Reputation: 458
I'm scraping the WSJ using BeautifulSoup, but it seemingly can never find the element with id="top-news", which is always available on the home page. I've tried find(), find_all() and a variety of other methods and they all return a NoneType
for any method called on my results
object.
I'm trying to extract metadata about the top news articles, primarily the article title and url. Each article's metadata is under a class named "WSJTheme--headline--7VCzo7Ay ", but I only want those located under the "top-news" div.
Here is my code:
import requests
from bs4 import BeautifulSoup
from shutil import copyfile
URL = 'https://www.wsj.com'
page = requests.get(URL)
soup = BeautifulSoup(page.content, 'html.parser')
results = soup.find(id='top-news')
topArticles = results.find_all('div', class_='WSJTheme--headline--7VCzo7Ay ')
Upvotes: 1
Views: 350
Reputation: 195438
Specify User-Agent
to get correct response from the server:
import requests
from bs4 import BeautifulSoup
url = "https://www.wsj.com/"
headers = {
"User-Agent": "Mozilla/5.0 (X11; Ubuntu; Linux x86_64; rv:88.0) Gecko/20100101 Firefox/88.0"
}
soup = BeautifulSoup(requests.get(url, headers=headers).content, "html.parser")
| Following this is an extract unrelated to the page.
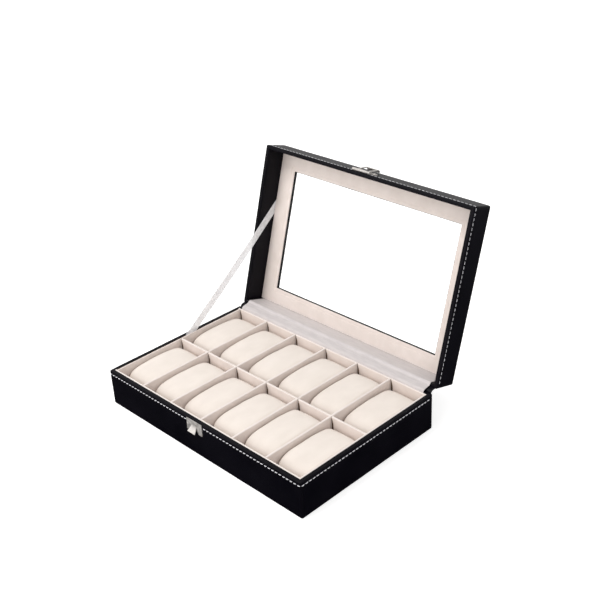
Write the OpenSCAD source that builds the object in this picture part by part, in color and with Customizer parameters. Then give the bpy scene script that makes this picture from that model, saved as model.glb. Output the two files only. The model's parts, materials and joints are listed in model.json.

for headline in soup.select('#top-news span[class*="headline"]'):
print(headline.text)
Prints:
Oil Giants Dealt Defeats as Climate Pressures Intensify
At Least Eight Killed in San Jose Shooting
HSBC to Exit Most U.S. Retail Banking
Amazon-MGM Deal Marks Win for Hedge Funds
Cities Reverse Defunding the Police Amid Rising Crime
Federal Prosecutors Have Asked Banks for Information About Archegos Meltdown
Why a Grand Plan to Vaccinate the World Against Covid Unraveled
Inside the Israel-Hamas Conflict and One of Its Deadliest Hours in Gaza
Eric Carle, ‘The Very Hungry Caterpillar’ Author, Dies at 91
Wynn May Face U.S. Action for Role in China’s Push to Expel Businessman
Walmart to Sell New Line of Gap-Branded Homegoods
Upvotes: 1